Höbelt: Das Thema, das mittlerweile dominiert, ist weniger der Filz der Etablierten als die Wirtschaftskrise. Diese hat in den dreißiger Jahren im Deutschen Reich zu einer Umwälzung geführt. Seitdem ist unter den Bundesdeutschen die Fehlinterpretation verbreitet, aus Wirtschaftskrisen ergebe sich automatisch eine Schwächung der Etablierten und eine Stärkung der Ränder. Aber auch in England, Frankreich oder Italien gab es damals diese Krise und dennoch keine große Umwälzung. Denn tatsächlich halten sich die Leute in der Regel gerade in Zeiten der Krise an die Etablierten. Das Problem der Weimarer Republik war der Umstand, daß es aufgrund der Zerrüttungen seit 1918 zu wenig Etablierte gab, an die man sich hätte halten können. Tatsächlich wählen die Leute dann Protestparteien, wenn es ihnen gutgeht und sie sich fragen: „Wozu brauchen wir eigentlich diese parasitäre politische Klasse?“ In Zeiten der Not heißt es dagegen: „Keine Experimente!“

Ist überhaupt vorstellbar, daß sich ein solches Milieu in der Bundesrepublik noch einmal entwickelt, oder sind Rechtsparteien hier nur noch als flüchtiges Protestphänomen denkbar?

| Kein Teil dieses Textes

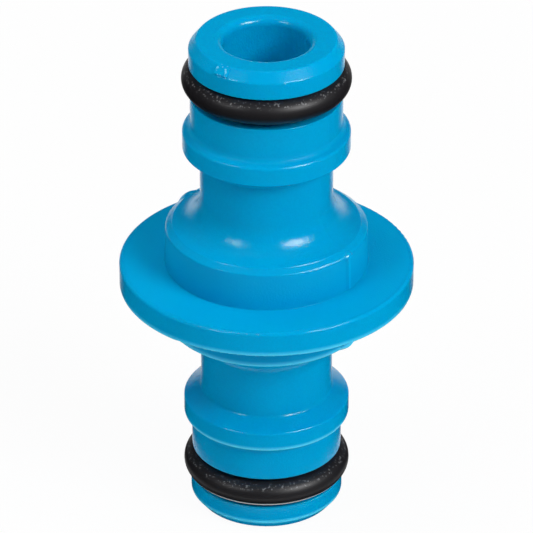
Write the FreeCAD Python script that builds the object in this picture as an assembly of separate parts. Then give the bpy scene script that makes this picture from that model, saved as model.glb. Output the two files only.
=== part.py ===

Höbelt: So ganz von alleine? Schwer vorstellbar. Obwohl es sehr vernünftig von der CDU/CSU wäre, die Gründung einer koalitionsfähigen Rechtspartei zu begünstigen, um eine strategische Mehrheit rechts der Mitte anzusiedeln. Denn wenn die Union sich nicht irgendwann um eine Alternative zur Resignation vieler Wähler und zu den üblichen Protestparteien kümmert, dann sieht sie sich einer strategischen Mehrheit der Linken gegenüber, die, wenn all die momentanen Eifersüchteleien um Lafontaine und Co. einmal abgeklungen sind, natürlich zusammenfinden werden. Die Union hofft, es im Herbst noch einmal mit Schwarz-Gelb allein zu schaffen, doch die Antwort darauf wird Rot-Rot sein. Spätestens dann muß die CDU sich dringend etwas überlegen.

 

Prof. Dr.Lothar Höbelt, der Historiker an der Universität Wien, Jahrgang 1956, veröffentlichte mehrere Bücher zur Geschichte des Dritten Lagers: „Kornblume und Kaiseradler. Die deutschfreiheitlichen Parteien Altösterreichs“ (Oldenburg, 1993), „Von der vierten Partei zur dritten Kraft. Die Geschichte des VdU“ (Stocker Verlag, 1999).